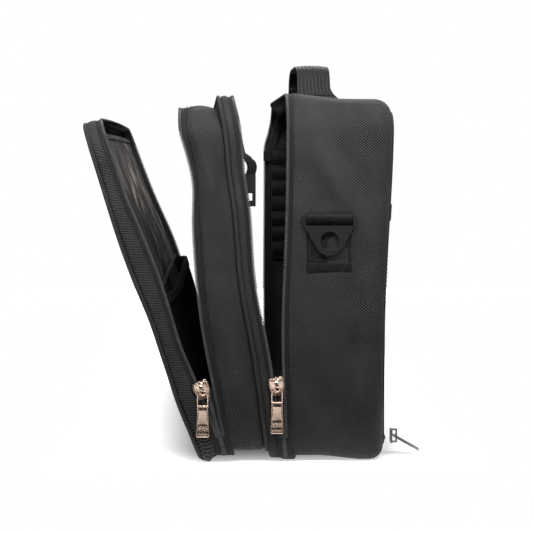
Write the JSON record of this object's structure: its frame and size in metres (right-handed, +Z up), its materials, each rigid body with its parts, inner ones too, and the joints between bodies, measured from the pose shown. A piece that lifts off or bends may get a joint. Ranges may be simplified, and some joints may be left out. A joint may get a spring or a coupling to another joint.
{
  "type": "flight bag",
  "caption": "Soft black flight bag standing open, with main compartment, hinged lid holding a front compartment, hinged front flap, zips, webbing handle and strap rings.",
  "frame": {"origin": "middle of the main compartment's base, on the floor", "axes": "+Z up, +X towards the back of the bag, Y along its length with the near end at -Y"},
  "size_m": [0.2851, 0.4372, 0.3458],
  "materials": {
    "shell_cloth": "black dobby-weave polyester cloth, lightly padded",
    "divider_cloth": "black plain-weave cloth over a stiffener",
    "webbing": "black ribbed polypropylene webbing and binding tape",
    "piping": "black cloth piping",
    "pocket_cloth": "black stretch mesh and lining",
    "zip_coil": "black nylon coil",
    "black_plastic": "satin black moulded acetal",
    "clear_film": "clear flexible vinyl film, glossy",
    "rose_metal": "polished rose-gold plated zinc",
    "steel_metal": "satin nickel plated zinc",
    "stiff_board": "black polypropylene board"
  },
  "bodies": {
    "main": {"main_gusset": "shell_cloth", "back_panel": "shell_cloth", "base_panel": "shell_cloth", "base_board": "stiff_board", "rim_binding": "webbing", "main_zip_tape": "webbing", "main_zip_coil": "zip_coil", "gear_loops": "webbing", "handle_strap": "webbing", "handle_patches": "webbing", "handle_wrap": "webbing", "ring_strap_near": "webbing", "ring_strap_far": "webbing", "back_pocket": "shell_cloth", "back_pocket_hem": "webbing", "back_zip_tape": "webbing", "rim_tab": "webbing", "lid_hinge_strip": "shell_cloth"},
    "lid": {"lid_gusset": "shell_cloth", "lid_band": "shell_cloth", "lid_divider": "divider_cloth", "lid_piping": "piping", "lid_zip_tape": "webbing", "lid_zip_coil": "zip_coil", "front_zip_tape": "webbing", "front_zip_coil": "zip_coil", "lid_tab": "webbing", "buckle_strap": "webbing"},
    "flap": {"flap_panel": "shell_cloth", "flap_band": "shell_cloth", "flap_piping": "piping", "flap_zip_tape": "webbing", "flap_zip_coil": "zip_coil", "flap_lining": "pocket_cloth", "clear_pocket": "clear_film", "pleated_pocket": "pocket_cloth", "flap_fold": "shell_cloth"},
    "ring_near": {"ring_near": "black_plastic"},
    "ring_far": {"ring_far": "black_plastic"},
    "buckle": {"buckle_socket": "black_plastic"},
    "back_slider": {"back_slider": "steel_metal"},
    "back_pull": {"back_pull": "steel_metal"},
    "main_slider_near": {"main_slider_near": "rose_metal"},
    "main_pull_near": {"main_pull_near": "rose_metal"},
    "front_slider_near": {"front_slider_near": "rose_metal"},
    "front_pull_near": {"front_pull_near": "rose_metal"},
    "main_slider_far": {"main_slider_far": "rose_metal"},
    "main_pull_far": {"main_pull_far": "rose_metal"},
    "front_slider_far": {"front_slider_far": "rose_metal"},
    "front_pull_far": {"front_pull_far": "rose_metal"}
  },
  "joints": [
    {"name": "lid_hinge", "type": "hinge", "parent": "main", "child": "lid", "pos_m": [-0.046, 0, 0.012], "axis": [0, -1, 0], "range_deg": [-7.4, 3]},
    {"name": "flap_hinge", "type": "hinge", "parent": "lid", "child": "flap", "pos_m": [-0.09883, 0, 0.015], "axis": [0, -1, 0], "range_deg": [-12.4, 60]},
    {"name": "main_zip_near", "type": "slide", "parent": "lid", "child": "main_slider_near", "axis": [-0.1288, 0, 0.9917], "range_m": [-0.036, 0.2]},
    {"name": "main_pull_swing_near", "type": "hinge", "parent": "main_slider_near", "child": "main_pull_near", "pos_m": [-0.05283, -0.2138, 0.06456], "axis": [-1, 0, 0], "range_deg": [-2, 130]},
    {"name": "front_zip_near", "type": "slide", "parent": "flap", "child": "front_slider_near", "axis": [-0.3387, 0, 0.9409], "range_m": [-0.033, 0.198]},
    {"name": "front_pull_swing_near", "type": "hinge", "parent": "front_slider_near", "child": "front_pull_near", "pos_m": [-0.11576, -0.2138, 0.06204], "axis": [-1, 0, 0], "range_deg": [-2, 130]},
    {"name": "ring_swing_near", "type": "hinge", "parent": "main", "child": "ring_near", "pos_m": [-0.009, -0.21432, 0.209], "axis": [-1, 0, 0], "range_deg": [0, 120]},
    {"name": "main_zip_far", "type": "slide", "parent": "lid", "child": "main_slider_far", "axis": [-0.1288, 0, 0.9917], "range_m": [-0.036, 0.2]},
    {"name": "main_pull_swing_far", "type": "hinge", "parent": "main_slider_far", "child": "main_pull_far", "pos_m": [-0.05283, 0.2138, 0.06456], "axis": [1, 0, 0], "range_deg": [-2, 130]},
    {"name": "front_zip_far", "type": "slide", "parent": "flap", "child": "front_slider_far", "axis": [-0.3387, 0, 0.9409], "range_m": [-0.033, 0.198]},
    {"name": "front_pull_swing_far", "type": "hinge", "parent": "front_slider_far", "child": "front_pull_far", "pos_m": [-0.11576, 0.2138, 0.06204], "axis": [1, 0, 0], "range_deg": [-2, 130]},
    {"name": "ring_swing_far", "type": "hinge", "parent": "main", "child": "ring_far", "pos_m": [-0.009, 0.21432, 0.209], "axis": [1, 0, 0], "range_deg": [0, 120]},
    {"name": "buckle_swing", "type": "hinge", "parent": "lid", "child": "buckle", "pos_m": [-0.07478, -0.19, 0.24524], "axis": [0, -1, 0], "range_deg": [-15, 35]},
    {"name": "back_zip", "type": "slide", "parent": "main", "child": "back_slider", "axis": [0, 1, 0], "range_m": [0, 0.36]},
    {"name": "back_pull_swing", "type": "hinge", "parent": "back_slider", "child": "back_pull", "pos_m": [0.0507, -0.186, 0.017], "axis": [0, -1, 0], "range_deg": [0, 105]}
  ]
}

**********

-- EXERCISE AIM --
Return all the data exactly as given.

-- EXERCISE ANSWER --
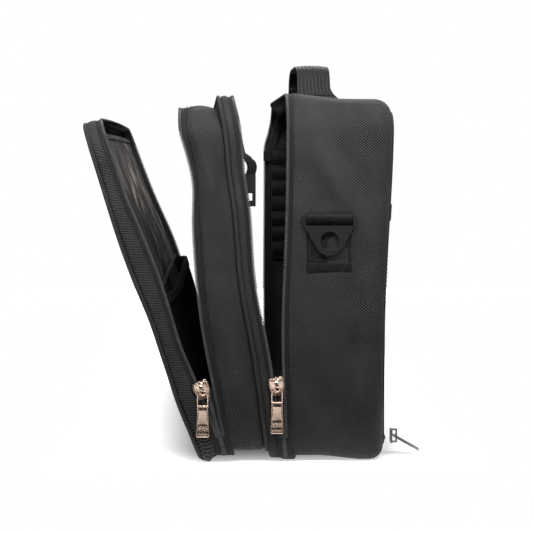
Write the JSON record of this object's structure: its frame and size in metres (right-handed, +Z up), its materials, each rigid body with its parts, inner ones too, and the joints between bodies, measured from the pose shown. A piece that lifts off or bends may get a joint. Ranges may be simplified, and some joints may be left out. A joint may get a spring or a coupling to another joint.
{
  "type": "flight bag",
  "caption": "Soft black flight bag standing open, with main compartment, hinged lid holding a front compartment, hinged front flap, zips, webbing handle and strap rings.",
  "frame": {"origin": "middle of the main compartment's base, on the floor", "axes": "+Z up, +X towards the back of the bag, Y along its length with the near end at -Y"},
  "size_m": [0.2851, 0.4372, 0.3458],
  "materials": {
    "shell_cloth": "black dobby-weave polyester cloth, lightly padded",
    "divider_cloth": "black plain-weave cloth over a stiffener",
    "webbing": "black ribbed polypropylene webbing and binding tape",
    "piping": "black cloth piping",
    "pocket_cloth": "black stretch mesh and lining",
    "zip_coil": "black nylon coil",
    "black_plastic": "satin black moulded acetal",
    "clear_film": "clear flexible vinyl film, glossy",
    "rose_metal": "polished rose-gold plated zinc",
    "steel_metal": "satin nickel plated zinc",
    "stiff_board": "black polypropylene board"
  },
  "bodies": {
    "main": {"main_gusset": "shell_cloth", "back_panel": "shell_cloth", "base_panel": "shell_cloth", "base_board": "stiff_board", "rim_binding": "webbing", "main_zip_tape": "webbing", "main_zip_coil": "zip_coil", "gear_loops": "webbing", "handle_strap": "webbing", "handle_patches": "webbing", "handle_wrap": "webbing", "ring_strap_near": "webbing", "ring_strap_far": "webbing", "back_pocket": "shell_cloth", "back_pocket_hem": "webbing", "back_zip_tape": "webbing", "rim_tab": "webbing", "lid_hinge_strip": "shell_cloth"},
    "lid": {"lid_gusset": "shell_cloth", "lid_band": "shell_cloth", "lid_divider": "divider_cloth", "lid_piping": "piping", "lid_zip_tape": "webbing", "lid_zip_coil": "zip_coil", "front_zip_tape": "webbing", "front_zip_coil": "zip_coil", "lid_tab": "webbing", "buckle_strap": "webbing"},
    "flap": {"flap_panel": "shell_cloth", "flap_band": "shell_cloth", "flap_piping": "piping", "flap_zip_tape": "webbing", "flap_zip_coil": "zip_coil", "flap_lining": "pocket_cloth", "clear_pocket": "clear_film", "pleated_pocket": "pocket_cloth", "flap_fold": "shell_cloth"},
    "ring_near": {"ring_near": "black_plastic"},
    "ring_far": {"ring_far": "black_plastic"},
    "buckle": {"buckle_socket": "black_plastic"},
    "back_slider": {"back_slider": "steel_metal"},
    "back_pull": {"back_pull": "steel_metal"},
    "main_slider_near": {"main_slider_near": "rose_metal"},
    "main_pull_near": {"main_pull_near": "rose_metal"},
    "front_slider_near": {"front_slider_near": "rose_metal"},
    "front_pull_near": {"front_pull_near": "rose_metal"},
    "main_slider_far": {"main_slider_far": "rose_metal"},
    "main_pull_far": {"main_pull_far": "rose_metal"},
    "front_slider_far": {"front_slider_far": "rose_metal"},
    "front_pull_far": {"front_pull_far": "rose_metal"}
  },
  "joints": [
    {"name": "lid_hinge", "type": "hinge", "parent": "main", "child": "lid", "pos_m": [-0.046, 0, 0.012], "axis": [0, -1, 0], "range_deg": [-7.4, 3]},
    {"name": "flap_hinge", "type": "hinge", "parent": "lid", "child": "flap", "pos_m": [-0.09883, 0, 0.015], "axis": [0, -1, 0], "range_deg": [-12.4, 60]},
    {"name": "main_zip_near", "type": "slide", "parent": "lid", "child": "main_slider_near", "axis": [-0.1288, 0, 0.9917], "range_m": [-0.036, 0.2]},
    {"name": "main_pull_swing_near", "type": "hinge", "parent": "main_slider_near", "child": "main_pull_near", "pos_m": [-0.05283, -0.2138, 0.06456], "axis": [-1, 0, 0], "range_deg": [-2, 130]},
    {"name": "front_zip_near", "type": "slide", "parent": "flap", "child": "front_slider_near", "axis": [-0.3387, 0, 0.9409], "range_m": [-0.033, 0.198]},
    {"name": "front_pull_swing_near", "type": "hinge", "parent": "front_slider_near", "child": "front_pull_near", "pos_m": [-0.11576, -0.2138, 0.06204], "axis": [-1, 0, 0], "range_deg": [-2, 130]},
    {"name": "ring_swing_near", "type": "hinge", "parent": "main", "child": "ring_near", "pos_m": [-0.009, -0.21432, 0.209], "axis": [-1, 0, 0], "range_deg": [0, 120]},
    {"name": "main_zip_far", "type": "slide", "parent": "lid", "child": "main_slider_far", "axis": [-0.1288, 0, 0.9917], "range_m": [-0.036, 0.2]},
    {"name": "main_pull_swing_far", "type": "hinge", "parent": "main_slider_far", "child": "main_pull_far", "pos_m": [-0.05283, 0.2138, 0.06456], "axis": [1, 0, 0], "range_deg": [-2, 130]},
    {"name": "front_zip_far", "type": "slide", "parent": "flap", "child": "front_slider_far", "axis": [-0.3387, 0, 0.9409], "range_m": [-0.033, 0.198]},
    {"name": "front_pull_swing_far", "type": "hinge", "parent": "front_slider_far", "child": "front_pull_far", "pos_m": [-0.11576, 0.2138, 0.06204], "axis": [1, 0, 0], "range_deg": [-2, 130]},
    {"name": "ring_swing_far", "type": "hinge", "parent": "main", "child": "ring_far", "pos_m": [-0.009, 0.21432, 0.209], "axis": [1, 0, 0], "range_deg": [0, 120]},
    {"name": "buckle_swing", "type": "hinge", "parent": "lid", "child": "buckle", "pos_m": [-0.07478, -0.19, 0.24524], "axis": [0, -1, 0], "range_deg": [-15, 35]},
    {"name": "back_zip", "type": "slide", "parent": "main", "child": "back_slider", "axis": [0, 1, 0], "range_m": [0, 0.36]},
    {"name": "back_pull_swing", "type": "hinge", "parent": "back_slider", "child": "back_pull", "pos_m": [0.0507, -0.186, 0.017], "axis": [0, -1, 0], "range_deg": [0, 105]}
  ]
}